### Requirements
Below are entries. Copy exactly the lines running from the line that holds "Recreate this object" to the line that holds "titanium alloy bar.", with both ends included.

### Data supplied
--*--

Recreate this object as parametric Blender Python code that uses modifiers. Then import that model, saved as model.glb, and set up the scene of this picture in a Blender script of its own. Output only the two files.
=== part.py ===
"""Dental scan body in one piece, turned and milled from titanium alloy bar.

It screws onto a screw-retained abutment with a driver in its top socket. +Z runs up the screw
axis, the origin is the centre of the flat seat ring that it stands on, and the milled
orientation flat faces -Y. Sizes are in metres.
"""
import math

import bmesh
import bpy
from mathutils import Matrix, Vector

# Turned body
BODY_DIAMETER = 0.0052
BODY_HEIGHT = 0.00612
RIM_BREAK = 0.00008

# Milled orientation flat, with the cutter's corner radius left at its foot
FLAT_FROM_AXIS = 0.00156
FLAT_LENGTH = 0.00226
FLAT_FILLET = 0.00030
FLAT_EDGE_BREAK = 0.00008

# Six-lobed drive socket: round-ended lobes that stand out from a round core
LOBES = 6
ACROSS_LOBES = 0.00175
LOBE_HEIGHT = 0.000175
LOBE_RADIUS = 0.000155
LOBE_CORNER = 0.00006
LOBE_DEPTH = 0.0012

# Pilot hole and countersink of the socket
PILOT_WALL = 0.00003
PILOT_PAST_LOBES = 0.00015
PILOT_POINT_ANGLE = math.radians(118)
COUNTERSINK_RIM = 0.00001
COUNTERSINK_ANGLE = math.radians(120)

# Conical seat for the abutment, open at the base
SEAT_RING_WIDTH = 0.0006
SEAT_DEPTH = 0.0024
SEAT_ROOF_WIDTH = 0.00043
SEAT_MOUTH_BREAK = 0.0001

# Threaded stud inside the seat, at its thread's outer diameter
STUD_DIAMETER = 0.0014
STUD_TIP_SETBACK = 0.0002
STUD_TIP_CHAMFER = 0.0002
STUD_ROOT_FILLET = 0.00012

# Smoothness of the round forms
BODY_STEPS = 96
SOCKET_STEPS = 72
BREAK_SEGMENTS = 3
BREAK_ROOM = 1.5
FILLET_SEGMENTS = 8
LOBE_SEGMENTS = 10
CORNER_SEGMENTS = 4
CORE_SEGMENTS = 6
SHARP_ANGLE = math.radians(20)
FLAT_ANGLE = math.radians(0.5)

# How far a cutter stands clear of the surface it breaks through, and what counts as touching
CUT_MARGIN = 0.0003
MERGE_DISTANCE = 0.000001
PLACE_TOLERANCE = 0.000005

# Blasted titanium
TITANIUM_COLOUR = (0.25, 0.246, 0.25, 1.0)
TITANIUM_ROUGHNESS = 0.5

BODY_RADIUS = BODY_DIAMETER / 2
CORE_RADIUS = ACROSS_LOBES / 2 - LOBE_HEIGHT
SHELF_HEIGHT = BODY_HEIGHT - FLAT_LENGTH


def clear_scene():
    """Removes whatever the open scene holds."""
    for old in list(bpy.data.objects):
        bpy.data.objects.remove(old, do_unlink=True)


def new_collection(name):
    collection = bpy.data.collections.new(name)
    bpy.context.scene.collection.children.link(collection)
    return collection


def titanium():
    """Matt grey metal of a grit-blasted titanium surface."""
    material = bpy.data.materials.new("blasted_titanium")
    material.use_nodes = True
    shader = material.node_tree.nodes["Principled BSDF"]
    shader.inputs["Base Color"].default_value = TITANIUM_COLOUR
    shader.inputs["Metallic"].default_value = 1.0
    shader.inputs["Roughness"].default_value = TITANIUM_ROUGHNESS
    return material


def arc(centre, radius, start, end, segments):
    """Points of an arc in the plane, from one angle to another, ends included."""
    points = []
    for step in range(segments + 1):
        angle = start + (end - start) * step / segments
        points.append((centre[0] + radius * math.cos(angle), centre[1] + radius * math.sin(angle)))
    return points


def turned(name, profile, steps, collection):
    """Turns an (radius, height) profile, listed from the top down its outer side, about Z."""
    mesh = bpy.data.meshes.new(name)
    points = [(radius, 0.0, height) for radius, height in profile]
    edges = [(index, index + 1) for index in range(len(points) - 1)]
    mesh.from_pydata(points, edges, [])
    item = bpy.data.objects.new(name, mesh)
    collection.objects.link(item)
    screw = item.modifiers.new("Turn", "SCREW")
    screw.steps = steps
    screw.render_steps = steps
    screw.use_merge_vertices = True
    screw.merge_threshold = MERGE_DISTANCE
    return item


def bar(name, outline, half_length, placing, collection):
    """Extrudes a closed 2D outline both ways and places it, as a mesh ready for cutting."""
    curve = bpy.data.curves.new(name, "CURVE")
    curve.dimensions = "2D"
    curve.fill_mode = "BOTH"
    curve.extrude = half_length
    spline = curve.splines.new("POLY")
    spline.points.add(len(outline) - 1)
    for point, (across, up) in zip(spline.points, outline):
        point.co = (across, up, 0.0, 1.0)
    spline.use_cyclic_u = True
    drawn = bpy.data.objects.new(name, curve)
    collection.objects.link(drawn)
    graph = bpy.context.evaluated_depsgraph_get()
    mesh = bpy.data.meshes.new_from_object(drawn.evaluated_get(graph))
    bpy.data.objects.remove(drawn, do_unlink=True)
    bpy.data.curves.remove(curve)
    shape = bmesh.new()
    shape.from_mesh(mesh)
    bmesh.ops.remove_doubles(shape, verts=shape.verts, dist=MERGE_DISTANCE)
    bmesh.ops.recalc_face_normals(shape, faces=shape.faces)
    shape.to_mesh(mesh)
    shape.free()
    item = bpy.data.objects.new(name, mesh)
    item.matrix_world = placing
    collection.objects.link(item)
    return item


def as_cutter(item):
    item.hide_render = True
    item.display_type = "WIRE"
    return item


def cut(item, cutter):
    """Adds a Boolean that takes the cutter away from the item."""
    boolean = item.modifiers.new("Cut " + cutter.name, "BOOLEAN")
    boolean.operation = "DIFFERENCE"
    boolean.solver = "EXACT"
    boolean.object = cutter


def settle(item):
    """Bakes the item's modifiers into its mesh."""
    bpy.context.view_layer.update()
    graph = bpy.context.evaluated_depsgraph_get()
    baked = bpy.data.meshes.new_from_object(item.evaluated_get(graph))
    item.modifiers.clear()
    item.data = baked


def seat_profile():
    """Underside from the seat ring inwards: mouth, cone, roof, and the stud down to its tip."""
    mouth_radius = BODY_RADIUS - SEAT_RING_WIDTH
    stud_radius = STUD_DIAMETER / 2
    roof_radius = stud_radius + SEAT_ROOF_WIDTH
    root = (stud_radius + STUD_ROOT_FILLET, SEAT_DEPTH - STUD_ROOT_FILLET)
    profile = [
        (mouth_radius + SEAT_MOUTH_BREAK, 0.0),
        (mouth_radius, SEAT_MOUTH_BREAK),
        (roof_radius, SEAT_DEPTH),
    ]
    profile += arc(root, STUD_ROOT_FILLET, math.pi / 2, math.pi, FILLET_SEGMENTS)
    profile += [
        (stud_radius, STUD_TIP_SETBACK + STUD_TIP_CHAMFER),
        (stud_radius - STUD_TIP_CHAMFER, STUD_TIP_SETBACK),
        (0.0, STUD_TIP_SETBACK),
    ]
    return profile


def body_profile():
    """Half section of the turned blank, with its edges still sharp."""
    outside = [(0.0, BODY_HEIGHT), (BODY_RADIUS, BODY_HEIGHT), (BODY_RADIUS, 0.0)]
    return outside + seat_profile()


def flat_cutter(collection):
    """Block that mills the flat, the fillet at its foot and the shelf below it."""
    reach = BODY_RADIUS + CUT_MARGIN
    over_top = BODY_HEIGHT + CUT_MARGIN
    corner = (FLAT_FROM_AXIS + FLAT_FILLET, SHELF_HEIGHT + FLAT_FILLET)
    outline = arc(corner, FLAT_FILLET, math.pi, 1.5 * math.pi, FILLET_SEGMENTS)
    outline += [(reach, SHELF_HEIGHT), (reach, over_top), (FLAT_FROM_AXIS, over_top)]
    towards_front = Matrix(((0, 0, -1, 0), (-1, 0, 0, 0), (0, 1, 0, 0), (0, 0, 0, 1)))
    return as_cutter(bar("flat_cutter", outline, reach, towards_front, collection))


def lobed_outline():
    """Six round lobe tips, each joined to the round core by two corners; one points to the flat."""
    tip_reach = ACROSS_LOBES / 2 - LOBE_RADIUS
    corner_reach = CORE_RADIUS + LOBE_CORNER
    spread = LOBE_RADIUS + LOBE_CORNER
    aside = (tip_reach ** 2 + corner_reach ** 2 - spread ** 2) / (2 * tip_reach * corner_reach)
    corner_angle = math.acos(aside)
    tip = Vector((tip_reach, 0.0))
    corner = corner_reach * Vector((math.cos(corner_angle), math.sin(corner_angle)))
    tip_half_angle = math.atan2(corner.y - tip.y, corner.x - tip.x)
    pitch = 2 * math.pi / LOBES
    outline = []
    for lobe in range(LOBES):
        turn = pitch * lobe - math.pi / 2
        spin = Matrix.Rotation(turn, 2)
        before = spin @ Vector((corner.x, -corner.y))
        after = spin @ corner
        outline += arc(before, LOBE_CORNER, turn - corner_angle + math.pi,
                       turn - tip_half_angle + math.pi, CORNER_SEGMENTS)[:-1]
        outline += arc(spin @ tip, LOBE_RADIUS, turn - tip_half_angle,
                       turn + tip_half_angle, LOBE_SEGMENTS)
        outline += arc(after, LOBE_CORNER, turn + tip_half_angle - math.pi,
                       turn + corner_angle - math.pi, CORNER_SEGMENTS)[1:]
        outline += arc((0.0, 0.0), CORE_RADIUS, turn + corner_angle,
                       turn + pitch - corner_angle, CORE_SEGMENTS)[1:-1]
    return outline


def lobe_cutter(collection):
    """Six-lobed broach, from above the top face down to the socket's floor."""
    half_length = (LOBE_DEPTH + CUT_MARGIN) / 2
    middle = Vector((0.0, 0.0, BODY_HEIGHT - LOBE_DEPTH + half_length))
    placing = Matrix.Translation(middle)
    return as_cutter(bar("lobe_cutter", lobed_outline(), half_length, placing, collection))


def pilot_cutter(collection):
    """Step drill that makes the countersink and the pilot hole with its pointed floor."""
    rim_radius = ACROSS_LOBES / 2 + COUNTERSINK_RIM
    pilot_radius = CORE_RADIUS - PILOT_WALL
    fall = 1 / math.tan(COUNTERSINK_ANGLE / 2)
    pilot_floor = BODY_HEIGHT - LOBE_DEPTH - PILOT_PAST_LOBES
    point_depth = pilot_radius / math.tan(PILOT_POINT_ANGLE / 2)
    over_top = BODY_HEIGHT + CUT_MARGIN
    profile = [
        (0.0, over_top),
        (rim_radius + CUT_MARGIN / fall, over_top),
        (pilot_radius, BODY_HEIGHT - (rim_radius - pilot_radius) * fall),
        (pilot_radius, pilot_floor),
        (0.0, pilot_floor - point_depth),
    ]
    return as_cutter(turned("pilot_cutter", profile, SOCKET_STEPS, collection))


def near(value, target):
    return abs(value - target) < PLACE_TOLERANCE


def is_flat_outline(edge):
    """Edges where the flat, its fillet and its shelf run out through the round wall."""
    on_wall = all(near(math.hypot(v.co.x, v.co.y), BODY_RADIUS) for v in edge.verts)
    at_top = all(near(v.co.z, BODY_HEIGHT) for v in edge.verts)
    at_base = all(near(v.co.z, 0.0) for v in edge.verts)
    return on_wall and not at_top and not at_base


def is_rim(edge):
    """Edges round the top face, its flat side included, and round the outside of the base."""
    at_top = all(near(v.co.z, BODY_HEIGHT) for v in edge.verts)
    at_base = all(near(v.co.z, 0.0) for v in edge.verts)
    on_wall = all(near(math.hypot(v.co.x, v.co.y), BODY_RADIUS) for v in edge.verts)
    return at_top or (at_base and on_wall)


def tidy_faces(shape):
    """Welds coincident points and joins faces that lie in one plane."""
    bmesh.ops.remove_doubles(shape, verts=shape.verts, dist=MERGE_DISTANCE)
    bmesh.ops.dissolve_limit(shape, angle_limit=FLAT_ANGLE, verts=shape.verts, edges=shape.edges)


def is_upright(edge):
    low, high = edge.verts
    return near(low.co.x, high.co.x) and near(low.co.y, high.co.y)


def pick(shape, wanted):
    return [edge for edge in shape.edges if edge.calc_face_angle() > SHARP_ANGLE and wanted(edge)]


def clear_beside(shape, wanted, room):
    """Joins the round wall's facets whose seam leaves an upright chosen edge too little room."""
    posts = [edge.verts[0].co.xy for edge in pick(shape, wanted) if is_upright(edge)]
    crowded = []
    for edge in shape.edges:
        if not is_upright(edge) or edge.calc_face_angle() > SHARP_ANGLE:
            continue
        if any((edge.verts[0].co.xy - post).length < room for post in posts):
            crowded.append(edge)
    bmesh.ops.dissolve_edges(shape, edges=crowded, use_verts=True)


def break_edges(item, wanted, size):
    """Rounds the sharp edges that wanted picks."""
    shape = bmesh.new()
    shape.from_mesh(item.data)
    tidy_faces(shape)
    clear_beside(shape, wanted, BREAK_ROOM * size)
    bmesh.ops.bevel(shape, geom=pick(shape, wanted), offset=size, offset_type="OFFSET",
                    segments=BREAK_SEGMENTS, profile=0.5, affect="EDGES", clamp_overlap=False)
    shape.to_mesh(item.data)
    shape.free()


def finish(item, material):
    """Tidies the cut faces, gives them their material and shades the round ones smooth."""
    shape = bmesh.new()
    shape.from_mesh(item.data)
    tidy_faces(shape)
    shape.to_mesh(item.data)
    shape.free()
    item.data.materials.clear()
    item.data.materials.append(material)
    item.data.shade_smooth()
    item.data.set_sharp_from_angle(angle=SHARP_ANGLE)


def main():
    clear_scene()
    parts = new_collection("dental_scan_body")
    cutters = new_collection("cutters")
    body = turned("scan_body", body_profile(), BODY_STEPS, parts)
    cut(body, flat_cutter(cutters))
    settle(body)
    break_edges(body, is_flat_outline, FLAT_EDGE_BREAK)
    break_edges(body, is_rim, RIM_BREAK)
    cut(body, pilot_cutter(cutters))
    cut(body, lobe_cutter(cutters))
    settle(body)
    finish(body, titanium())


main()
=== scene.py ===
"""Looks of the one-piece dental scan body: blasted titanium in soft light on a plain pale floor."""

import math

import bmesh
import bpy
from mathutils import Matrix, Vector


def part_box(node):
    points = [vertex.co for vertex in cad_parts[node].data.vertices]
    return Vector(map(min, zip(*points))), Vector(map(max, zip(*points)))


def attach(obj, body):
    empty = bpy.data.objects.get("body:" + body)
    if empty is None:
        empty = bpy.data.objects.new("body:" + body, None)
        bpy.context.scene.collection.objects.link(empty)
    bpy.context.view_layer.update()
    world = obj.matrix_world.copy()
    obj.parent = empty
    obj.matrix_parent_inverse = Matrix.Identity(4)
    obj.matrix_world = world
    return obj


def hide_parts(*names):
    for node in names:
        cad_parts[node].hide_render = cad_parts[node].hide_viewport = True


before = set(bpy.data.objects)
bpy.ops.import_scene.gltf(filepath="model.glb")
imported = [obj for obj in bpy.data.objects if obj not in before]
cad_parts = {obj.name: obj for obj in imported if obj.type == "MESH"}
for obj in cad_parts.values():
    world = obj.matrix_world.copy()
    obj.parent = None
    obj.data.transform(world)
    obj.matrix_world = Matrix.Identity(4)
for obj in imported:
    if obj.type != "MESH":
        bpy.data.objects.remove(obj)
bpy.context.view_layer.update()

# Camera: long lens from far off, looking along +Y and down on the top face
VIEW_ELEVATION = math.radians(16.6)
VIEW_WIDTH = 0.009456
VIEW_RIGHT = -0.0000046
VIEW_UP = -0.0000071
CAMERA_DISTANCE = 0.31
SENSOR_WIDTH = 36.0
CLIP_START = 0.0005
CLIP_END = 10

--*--

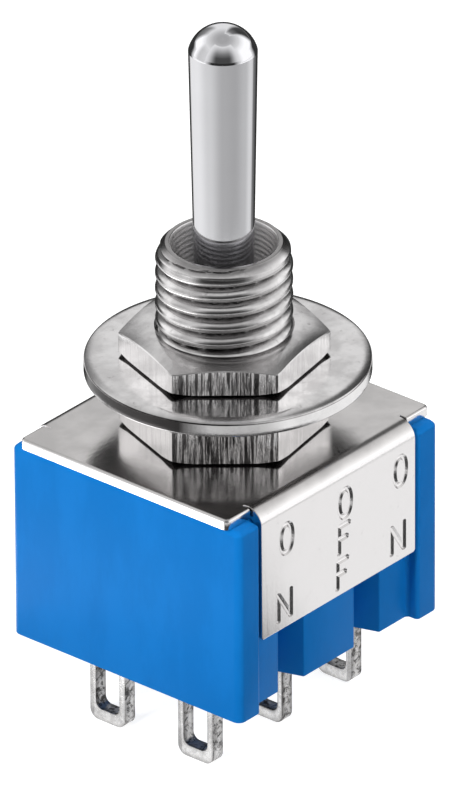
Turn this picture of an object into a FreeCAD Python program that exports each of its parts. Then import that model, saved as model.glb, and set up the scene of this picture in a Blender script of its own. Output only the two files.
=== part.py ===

--*--

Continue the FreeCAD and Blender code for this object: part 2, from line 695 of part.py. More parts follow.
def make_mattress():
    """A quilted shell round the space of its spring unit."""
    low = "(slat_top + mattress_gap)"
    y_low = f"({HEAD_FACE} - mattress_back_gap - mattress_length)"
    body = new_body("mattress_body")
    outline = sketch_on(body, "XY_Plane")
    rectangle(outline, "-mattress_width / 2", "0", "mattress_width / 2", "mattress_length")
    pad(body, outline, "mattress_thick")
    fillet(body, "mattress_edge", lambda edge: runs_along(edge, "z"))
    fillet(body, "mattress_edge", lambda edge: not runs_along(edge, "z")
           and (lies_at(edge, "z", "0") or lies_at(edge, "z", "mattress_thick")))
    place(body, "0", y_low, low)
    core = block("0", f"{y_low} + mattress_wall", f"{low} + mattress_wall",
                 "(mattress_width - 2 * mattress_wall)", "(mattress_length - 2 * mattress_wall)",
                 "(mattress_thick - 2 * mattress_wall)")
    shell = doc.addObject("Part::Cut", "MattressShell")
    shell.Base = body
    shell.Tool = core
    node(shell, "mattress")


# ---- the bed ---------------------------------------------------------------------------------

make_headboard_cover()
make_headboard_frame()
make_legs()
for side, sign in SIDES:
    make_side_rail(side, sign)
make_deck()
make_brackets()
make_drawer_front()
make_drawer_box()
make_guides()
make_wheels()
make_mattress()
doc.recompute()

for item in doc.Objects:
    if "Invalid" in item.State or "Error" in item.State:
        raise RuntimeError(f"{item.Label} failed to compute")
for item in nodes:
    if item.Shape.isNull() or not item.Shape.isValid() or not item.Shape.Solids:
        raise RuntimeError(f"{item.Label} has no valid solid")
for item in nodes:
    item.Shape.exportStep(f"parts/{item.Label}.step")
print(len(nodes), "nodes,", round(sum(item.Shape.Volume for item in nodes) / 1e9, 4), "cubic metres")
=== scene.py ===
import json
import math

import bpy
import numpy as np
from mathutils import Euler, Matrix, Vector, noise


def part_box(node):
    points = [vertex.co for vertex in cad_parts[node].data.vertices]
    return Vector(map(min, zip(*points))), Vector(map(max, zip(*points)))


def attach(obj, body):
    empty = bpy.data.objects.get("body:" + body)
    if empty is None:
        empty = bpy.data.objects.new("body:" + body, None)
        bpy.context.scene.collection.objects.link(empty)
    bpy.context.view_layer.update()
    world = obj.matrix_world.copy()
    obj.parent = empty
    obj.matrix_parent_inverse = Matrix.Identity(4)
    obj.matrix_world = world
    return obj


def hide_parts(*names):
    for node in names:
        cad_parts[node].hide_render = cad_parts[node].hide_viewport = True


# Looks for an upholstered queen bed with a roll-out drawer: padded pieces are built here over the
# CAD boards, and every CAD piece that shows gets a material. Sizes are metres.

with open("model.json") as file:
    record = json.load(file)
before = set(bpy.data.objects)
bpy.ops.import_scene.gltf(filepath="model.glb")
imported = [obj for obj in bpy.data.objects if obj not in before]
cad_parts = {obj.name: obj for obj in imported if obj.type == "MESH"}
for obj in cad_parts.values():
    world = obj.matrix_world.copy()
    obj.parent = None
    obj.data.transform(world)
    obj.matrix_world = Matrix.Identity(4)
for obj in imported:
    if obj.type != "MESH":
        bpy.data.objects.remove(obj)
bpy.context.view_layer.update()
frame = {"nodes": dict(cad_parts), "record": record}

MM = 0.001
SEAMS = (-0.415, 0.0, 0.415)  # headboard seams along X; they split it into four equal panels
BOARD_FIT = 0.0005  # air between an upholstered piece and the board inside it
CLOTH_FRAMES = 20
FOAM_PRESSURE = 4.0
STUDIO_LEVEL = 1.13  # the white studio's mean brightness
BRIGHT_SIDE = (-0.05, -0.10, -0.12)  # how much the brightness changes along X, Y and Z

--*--

### Output for this exercise
Recreate this object as parametric Blender Python code that uses modifiers. Then import that model, saved as model.glb, and set up the scene of this picture in a Blender script of its own. Output only the two files.
=== part.py ===
"""Dental scan body in one piece, turned and milled from titanium alloy bar.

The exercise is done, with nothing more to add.